Britain's Prince Charles meets with President Barack Obama in the Oval Office of the White House in 2015.Jacquelyn Martin / AP file

Anita McBride, who was chief of staff to first lady Laura Bush, noted that Biden’s decision to have his wife represent the nation at this major royal occasion does have historical precedent: First lady Nancy Reagan attended Charles’ wedding to Diana in 1981. 

“This also underscores the close relationship that the Bidens have with each other,” McBride said. “They are partners in everything that he has done in his public life. And this is one example to the world. … It seems to me to be the perfect choice.”

The first stop on Jill Biden’s London trip will be a meeting Friday with Akshata Murty, the wife of British Prime Minister Rishi Sunak.

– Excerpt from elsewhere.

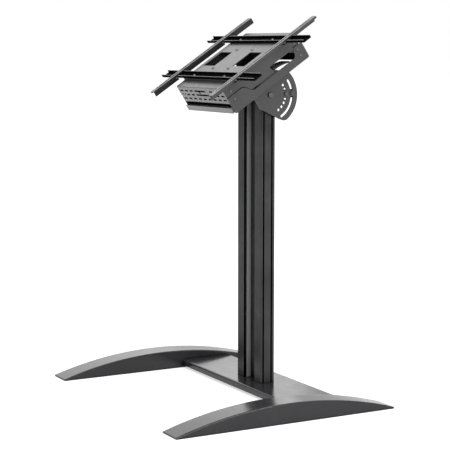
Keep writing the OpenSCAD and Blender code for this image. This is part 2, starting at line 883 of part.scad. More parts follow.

They will also meet with military veterans and their families before they travel to a school that will be one of many holding coronation fairs as part of the long weekend of national celebrations. 

She will attend a reception hosted by Charles on the eve of his coronation. On Sunday, she will join Sunak and his wife again for what they are calling a “Coronation Big Lunch.” 

McBride said the meetings allow the first lady “to bring greetings on behalf of the president, bring greetings on behalf of the country, and then bring any messages back to him that they want to share with her.”

“This is one of the things that [I] learned in all my travels with the first lady in the years that I was there: There was no closer person to the president than the president’s spouse. No adviser, no other government official really comes close,” she said. “What they share with them will undoubtedly go straight back to the president.”